Early next year Ciulla will resume testifying in several other cases, and indictments are expected shortly in Boston, where the FBI has been working for two years to put its massive case together. Ciulla also is cooperating with federal authorities in Pennsylvania about rigging races at Keystone Race Track in suburban Philadelphia and about a scheme involving the hidden ownership of horses.

Ciulla's testimony, in part, already has led to indictments of eight persons in Detroit, including jockeys Billy Phelps and Larry Kunitake, and the prospect is for a trial date in the spring.

The U.S. Justice Department's Organized Crime Strike Force for the Eastern District of New York (Brooklyn) also has been investigating Ciulla's allegations that such top riders as Angel Cordero Jr. Jorge Velasquez, Jacinto Vasquez, Mike Venezia and retired jockeys Braulio Baeza and Eddie Belmonte took bribes to rig triples and exactas between 1973 and 1975. The New York investigation is expected to get into high gear in January, after Ciulla fulfills commitments in Boston and Pennsylvania. Several other states, including Illinois, Florida, Maryland and Delaware, also are seeking Ciulla's testimony. But rigged races aren't the only problem. The FBI and the Thoroughbred Racing Protective Bureau are investigating alleged ringer cases in Illinois, West Virginia, Ohio, Kentucky, Pennsylvania and Massachusetts.

Although the "exotic" forms of multiple wagering are involved in virtually every racing scandal these days, the New York State Racing Association last week instituted a change that strains credulity. Despite the fact that the tracks under the NYRA's aegis already offer a daily double, three exactas and a triple, starting in January they will add three quinella betting races and a second daily double!


On Dec. 2 the Seattle Pacific University Falcons beat Alabama A&M 1-0 to win the national Group II soccer championship, which was a mixed blessing for 43-year-old Cliff McCrath, the Falcons' coach. It seems McCrath had promised the student body that if his team won the national championship he would: 1) buy Pepsi-Colas for all 2,400 students; 2) crawl on his hands and knees from the campus to the Seattle Space Needle 2.7 miles away; and 3) shave his mustache, which he had carefully cultivated the past 10 years.

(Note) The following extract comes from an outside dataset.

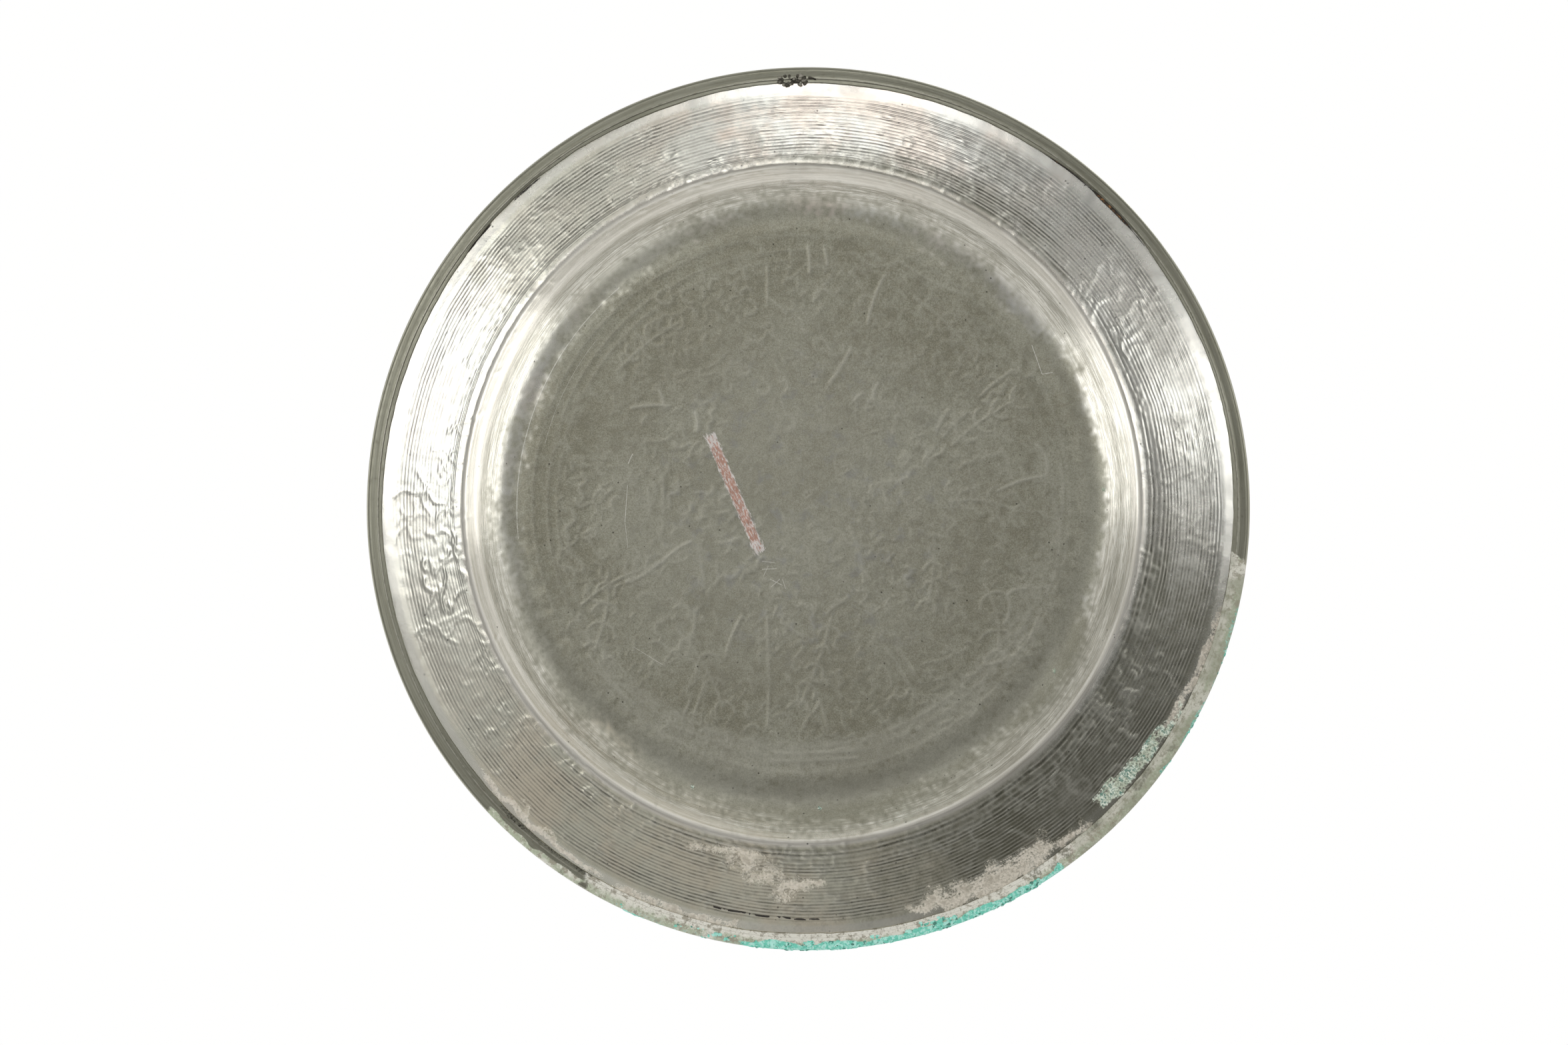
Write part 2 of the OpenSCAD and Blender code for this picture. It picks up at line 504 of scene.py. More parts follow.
def stretch(seen_from, seen_to, rho_from, rho_to, soft_deg=2.0, soft_mm=0.8):
    """A patch along the rim, between two seen angles and two radii in plate radii."""
    middle, half = (seen_from + seen_to) / 2, (seen_to - seen_from) / 2
    turn = np.abs((MAP_SEEN - middle + 180) % 360 - 180) + 0.5 * WANDER_A * soft_deg
    rho = MAP_RHO + 0.5 * WANDER_B
    ring = band(rho, rho_from * PLATE_R, rho_to * PLATE_R, soft_mm)
    return (1 - smooth(turn, half, half + soft_deg)) * ring


def seam(seen_from, seen_to, rho, half, soft_deg):
    """A thin dark line along the strip's raw edge, thinning out towards its ends: grime, and painted shade
    in the gap under the edge.
    """
    middle, reach = (seen_from + seen_to) / 2, (seen_to - seen_from) / 2
    turn = np.abs((MAP_SEEN - middle + 180) % 360 - 180)
    wide = half * (1 - smooth(turn, reach - soft_deg, reach + 1)) * (1 + 0.25 * WANDER_B)
    return smooth(wide - np.abs(MAP_RHO - rho * PLATE_R), -0.25, 0.25) * (turn < reach + 2)


def drift(seen_from, seen_to, rho_from, rho_to, half, soft_deg, wander=0.5):
    """A streak whose middle moves from one radius to another, in plate radii; half is in mm."""
    middle, reach = (seen_from + seen_to) / 2, (seen_to - seen_from) / 2
    turn = (MAP_SEEN - middle + 180) % 360 - 180
    share = np.clip(0.5 + 0.5 * turn / reach, 0, 1)
    off = MAP_RHO - PLATE_R * (rho_from + (rho_to - rho_from) * share) + wander * WANDER_B
    ends = 1 - smooth(np.abs(turn) + 0.4 * WANDER_A * soft_deg, reach, reach + soft_deg)
    return ends * (1 - smooth(np.abs(off), half, half + 0.3 + 0.5 * half))


def lobe(centre, width):
    """How near the seen angle is to centre, from 1 there to 0 a few widths off."""
    turn = (MAP_SEEN - centre + 180) % 360 - 180
    return np.exp(-((turn / width) ** 2))


WANDER_A = cloud(1, 2.5)
WANDER_B = cloud(2, 2.0)
SPECKLE = cloud(3, 0.45)
LUMPS = cloud(4, 1.1)
PATCHY = cloud(5, 7.0)
WARP = cloud(6, 26.0)
DENTS = cloud(7, 9.0)

IS_FLANGE = smooth(MAP_RHO, WELL_R - 1, WELL_R + 1)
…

McCrath paid off. Pepsi donated the sodas, saving him more than $500; he crawled to the Space Needle in three hours and 10 minutes; and he shaved off the mustache upon arrival. If the Falcons repeat as champions next year, McCrath maintains he will "grow my eyebrows and comb them over my head to cover my bald spot."

Go-o-o-o, Falcons!



•Bruce Jenner, decathlon champion and now a TV announcer, on the difference between him and Joe Namath: "I spent 12 years training for a career that was over in a week. Joe spent a week training for a career that lasted 12 years."